> _Job_: Below is a set of records; print all of them exactly as written.

> _Stored rows_:
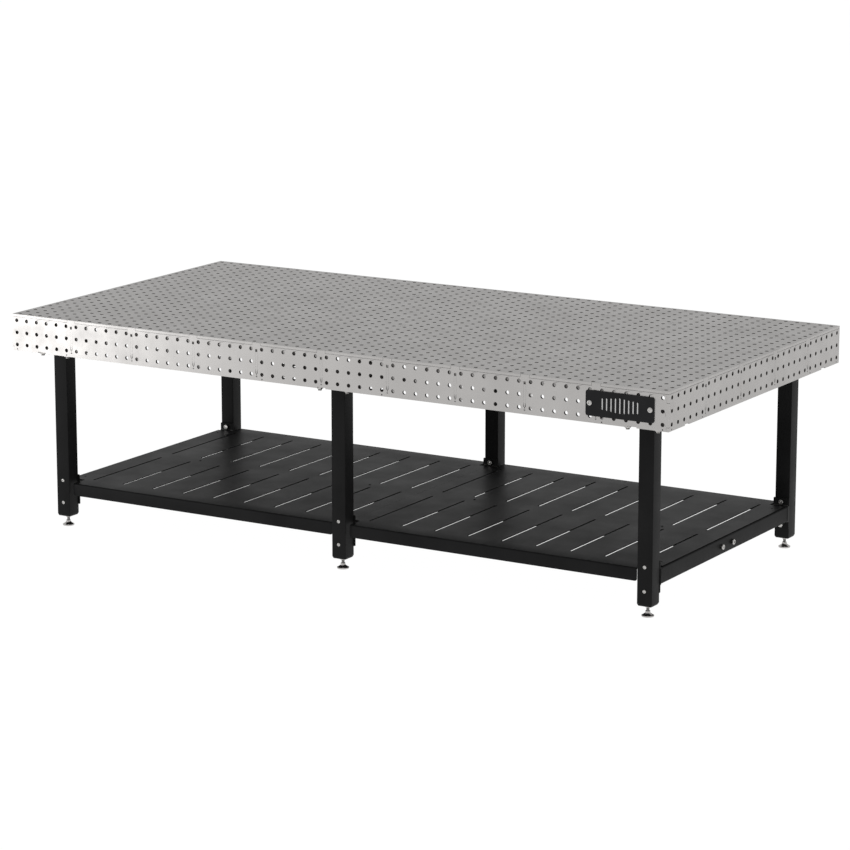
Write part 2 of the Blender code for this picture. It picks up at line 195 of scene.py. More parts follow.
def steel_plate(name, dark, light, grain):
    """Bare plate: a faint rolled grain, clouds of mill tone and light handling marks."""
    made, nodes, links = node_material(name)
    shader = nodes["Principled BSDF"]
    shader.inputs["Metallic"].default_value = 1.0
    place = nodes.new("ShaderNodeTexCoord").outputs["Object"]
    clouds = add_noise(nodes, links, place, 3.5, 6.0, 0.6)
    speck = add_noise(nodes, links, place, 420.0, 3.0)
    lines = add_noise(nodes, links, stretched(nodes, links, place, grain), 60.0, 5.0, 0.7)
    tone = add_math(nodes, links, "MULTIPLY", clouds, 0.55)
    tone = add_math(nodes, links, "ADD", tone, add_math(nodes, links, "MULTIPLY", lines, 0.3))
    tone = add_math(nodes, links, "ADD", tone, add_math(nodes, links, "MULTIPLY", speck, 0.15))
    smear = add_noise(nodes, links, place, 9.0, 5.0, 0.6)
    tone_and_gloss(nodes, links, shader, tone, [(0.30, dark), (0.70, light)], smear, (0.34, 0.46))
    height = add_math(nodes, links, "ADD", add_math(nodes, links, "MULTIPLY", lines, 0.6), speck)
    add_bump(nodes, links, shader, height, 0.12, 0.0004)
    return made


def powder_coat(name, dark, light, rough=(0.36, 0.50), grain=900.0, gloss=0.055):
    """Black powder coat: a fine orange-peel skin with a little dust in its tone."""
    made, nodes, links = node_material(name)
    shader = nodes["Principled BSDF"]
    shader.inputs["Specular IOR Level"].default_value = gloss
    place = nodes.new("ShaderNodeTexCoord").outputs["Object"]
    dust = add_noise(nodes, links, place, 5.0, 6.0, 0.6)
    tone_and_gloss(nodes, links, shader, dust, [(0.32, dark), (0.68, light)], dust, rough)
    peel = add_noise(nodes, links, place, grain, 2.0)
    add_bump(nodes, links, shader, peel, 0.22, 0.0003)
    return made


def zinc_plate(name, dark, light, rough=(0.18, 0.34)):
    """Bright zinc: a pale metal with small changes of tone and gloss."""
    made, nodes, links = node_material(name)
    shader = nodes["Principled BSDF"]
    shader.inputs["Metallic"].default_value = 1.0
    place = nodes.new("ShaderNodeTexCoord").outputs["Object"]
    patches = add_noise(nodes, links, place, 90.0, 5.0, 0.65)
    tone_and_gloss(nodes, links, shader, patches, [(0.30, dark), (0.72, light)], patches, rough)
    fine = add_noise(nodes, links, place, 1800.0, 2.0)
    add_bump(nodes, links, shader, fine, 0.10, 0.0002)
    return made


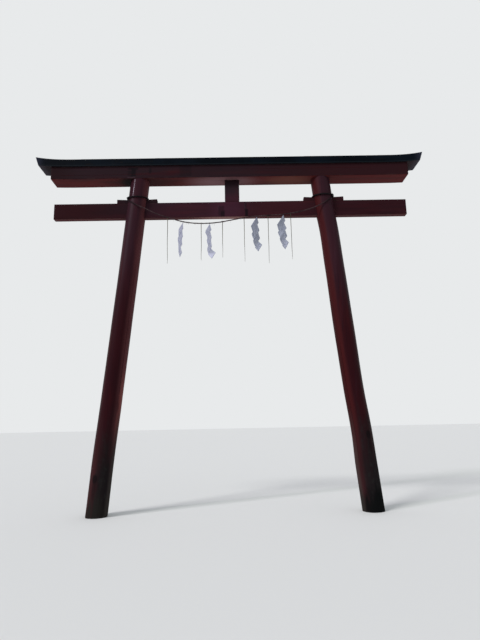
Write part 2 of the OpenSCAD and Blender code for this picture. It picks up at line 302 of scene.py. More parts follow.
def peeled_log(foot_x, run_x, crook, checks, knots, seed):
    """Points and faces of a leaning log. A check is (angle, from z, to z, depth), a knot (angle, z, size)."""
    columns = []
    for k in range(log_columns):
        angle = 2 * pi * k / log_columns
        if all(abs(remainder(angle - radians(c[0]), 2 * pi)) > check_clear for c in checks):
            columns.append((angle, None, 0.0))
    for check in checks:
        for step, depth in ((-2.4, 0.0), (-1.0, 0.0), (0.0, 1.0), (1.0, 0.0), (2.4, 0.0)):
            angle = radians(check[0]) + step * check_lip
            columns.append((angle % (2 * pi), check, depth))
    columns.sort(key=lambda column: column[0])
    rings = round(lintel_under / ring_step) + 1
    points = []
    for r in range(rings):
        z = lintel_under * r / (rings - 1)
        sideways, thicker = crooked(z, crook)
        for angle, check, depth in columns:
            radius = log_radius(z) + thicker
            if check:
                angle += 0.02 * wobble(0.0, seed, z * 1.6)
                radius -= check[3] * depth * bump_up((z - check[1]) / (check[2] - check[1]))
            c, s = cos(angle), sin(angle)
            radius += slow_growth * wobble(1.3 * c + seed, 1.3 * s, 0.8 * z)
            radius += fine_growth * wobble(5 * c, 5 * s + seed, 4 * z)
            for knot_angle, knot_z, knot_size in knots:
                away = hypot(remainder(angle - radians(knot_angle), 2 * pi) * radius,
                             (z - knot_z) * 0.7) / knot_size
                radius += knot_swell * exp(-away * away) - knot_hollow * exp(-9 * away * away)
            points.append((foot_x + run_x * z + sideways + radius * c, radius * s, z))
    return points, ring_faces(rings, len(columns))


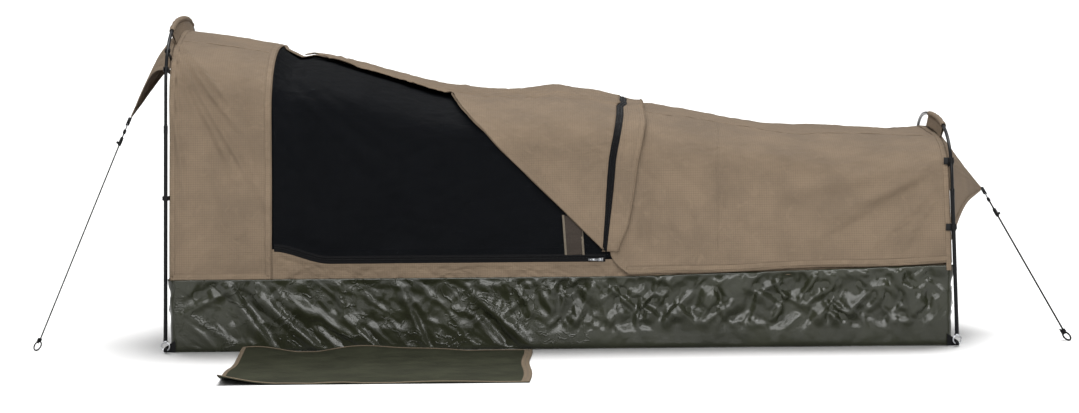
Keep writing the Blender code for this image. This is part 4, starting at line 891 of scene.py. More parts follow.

> _Answer in full_:
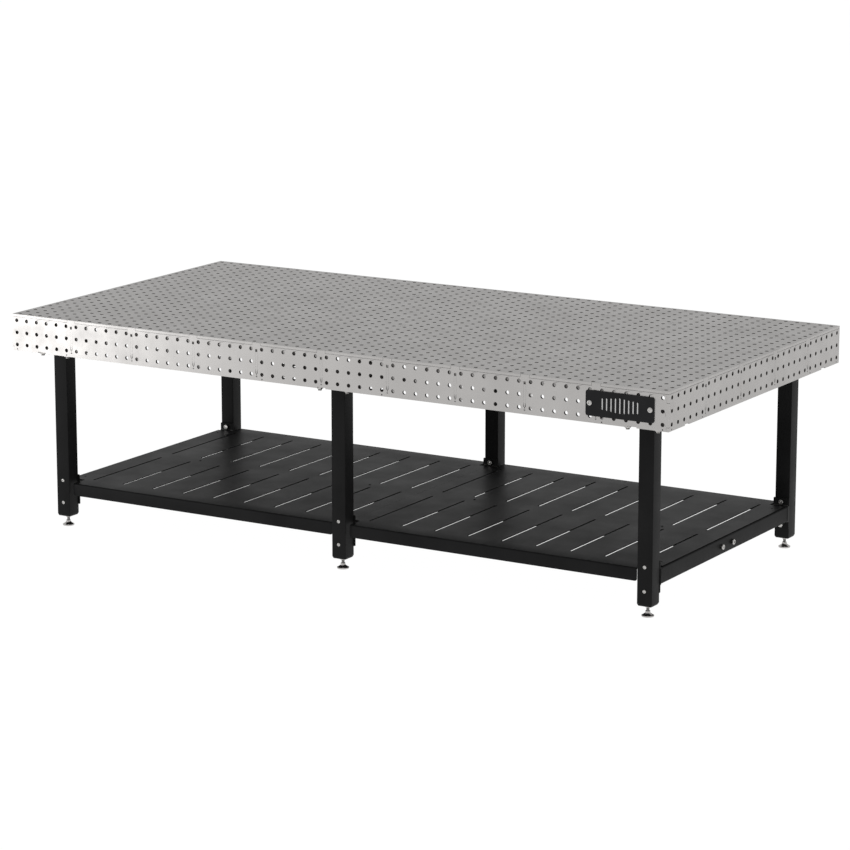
Write part 2 of the Blender code for this picture. It picks up at line 195 of scene.py. More parts follow.
def steel_plate(name, dark, light, grain):
    """Bare plate: a faint rolled grain, clouds of mill tone and light handling marks."""
    made, nodes, links = node_material(name)
    shader = nodes["Principled BSDF"]
    shader.inputs["Metallic"].default_value = 1.0
    place = nodes.new("ShaderNodeTexCoord").outputs["Object"]
    clouds = add_noise(nodes, links, place, 3.5, 6.0, 0.6)
    speck = add_noise(nodes, links, place, 420.0, 3.0)
    lines = add_noise(nodes, links, stretched(nodes, links, place, grain), 60.0, 5.0, 0.7)
    tone = add_math(nodes, links, "MULTIPLY", clouds, 0.55)
    tone = add_math(nodes, links, "ADD", tone, add_math(nodes, links, "MULTIPLY", lines, 0.3))
    tone = add_math(nodes, links, "ADD", tone, add_math(nodes, links, "MULTIPLY", speck, 0.15))
    smear = add_noise(nodes, links, place, 9.0, 5.0, 0.6)
    tone_and_gloss(nodes, links, shader, tone, [(0.30, dark), (0.70, light)], smear, (0.34, 0.46))
    height = add_math(nodes, links, "ADD", add_math(nodes, links, "MULTIPLY", lines, 0.6), speck)
    add_bump(nodes, links, shader, height, 0.12, 0.0004)
    return made


def powder_coat(name, dark, light, rough=(0.36, 0.50), grain=900.0, gloss=0.055):
    """Black powder coat: a fine orange-peel skin with a little dust in its tone."""
    made, nodes, links = node_material(name)
    shader = nodes["Principled BSDF"]
    shader.inputs["Specular IOR Level"].default_value = gloss
    place = nodes.new("ShaderNodeTexCoord").outputs["Object"]
    dust = add_noise(nodes, links, place, 5.0, 6.0, 0.6)
    tone_and_gloss(nodes, links, shader, dust, [(0.32, dark), (0.68, light)], dust, rough)
    peel = add_noise(nodes, links, place, grain, 2.0)
    add_bump(nodes, links, shader, peel, 0.22, 0.0003)
    return made


def zinc_plate(name, dark, light, rough=(0.18, 0.34)):
    """Bright zinc: a pale metal with small changes of tone and gloss."""
    made, nodes, links = node_material(name)
    shader = nodes["Principled BSDF"]
    shader.inputs["Metallic"].default_value = 1.0
    place = nodes.new("ShaderNodeTexCoord").outputs["Object"]
    patches = add_noise(nodes, links, place, 90.0, 5.0, 0.65)
    tone_and_gloss(nodes, links, shader, patches, [(0.30, dark), (0.72, light)], patches, rough)
    fine = add_noise(nodes, links, place, 1800.0, 2.0)
    add_bump(nodes, links, shader, fine, 0.10, 0.0002)
    return made


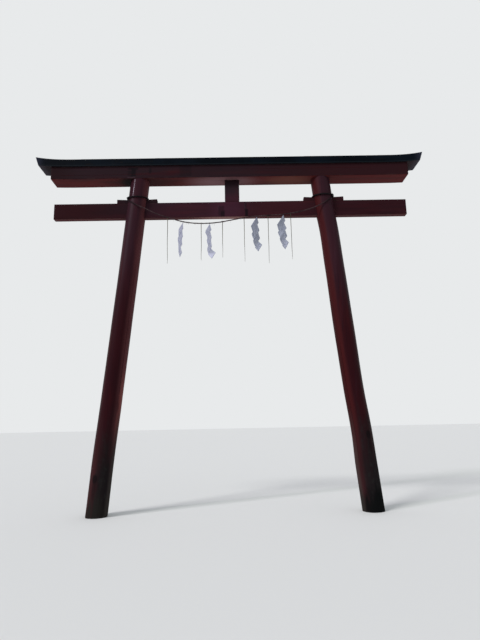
Write part 2 of the OpenSCAD and Blender code for this picture. It picks up at line 302 of scene.py. More parts follow.
def peeled_log(foot_x, run_x, crook, checks, knots, seed):
    """Points and faces of a leaning log. A check is (angle, from z, to z, depth), a knot (angle, z, size)."""
    columns = []
    for k in range(log_columns):
        angle = 2 * pi * k / log_columns
        if all(abs(remainder(angle - radians(c[0]), 2 * pi)) > check_clear for c in checks):
            columns.append((angle, None, 0.0))
    for check in checks:
        for step, depth in ((-2.4, 0.0), (-1.0, 0.0), (0.0, 1.0), (1.0, 0.0), (2.4, 0.0)):
            angle = radians(check[0]) + step * check_lip
            columns.append((angle % (2 * pi), check, depth))
    columns.sort(key=lambda column: column[0])
    rings = round(lintel_under / ring_step) + 1
    points = []
    for r in range(rings):
        z = lintel_under * r / (rings - 1)
        sideways, thicker = crooked(z, crook)
        for angle, check, depth in columns:
            radius = log_radius(z) + thicker
            if check:
                angle += 0.02 * wobble(0.0, seed, z * 1.6)
                radius -= check[3] * depth * bump_up((z - check[1]) / (check[2] - check[1]))
            c, s = cos(angle), sin(angle)
            radius += slow_growth * wobble(1.3 * c + seed, 1.3 * s, 0.8 * z)
            radius += fine_growth * wobble(5 * c, 5 * s + seed, 4 * z)
            for knot_angle, knot_z, knot_size in knots:
                away = hypot(remainder(angle - radians(knot_angle), 2 * pi) * radius,
                             (z - knot_z) * 0.7) / knot_size
                radius += knot_swell * exp(-away * away) - knot_hollow * exp(-9 * away * away)
            points.append((foot_x + run_x * z + sideways + radius * c, radius * s, z))
    return points, ring_faces(rings, len(columns))


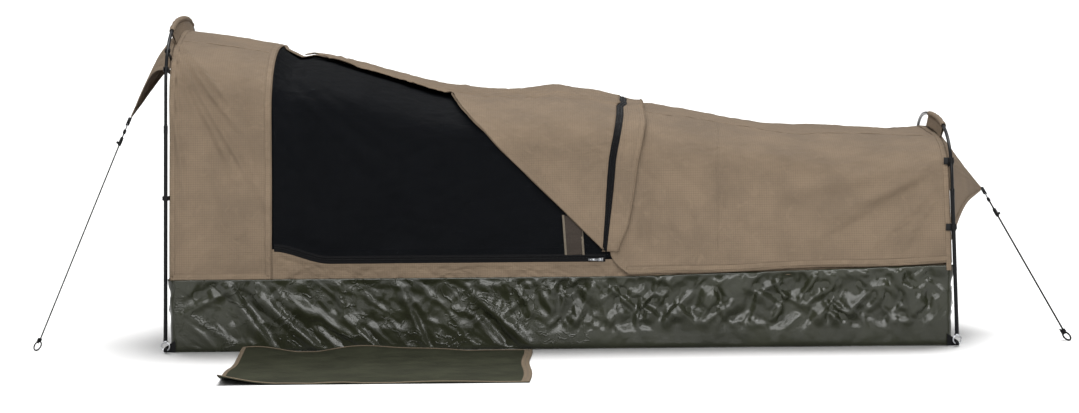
Keep writing the Blender code for this image. This is part 4, starting at line 891 of scene.py. More parts follow.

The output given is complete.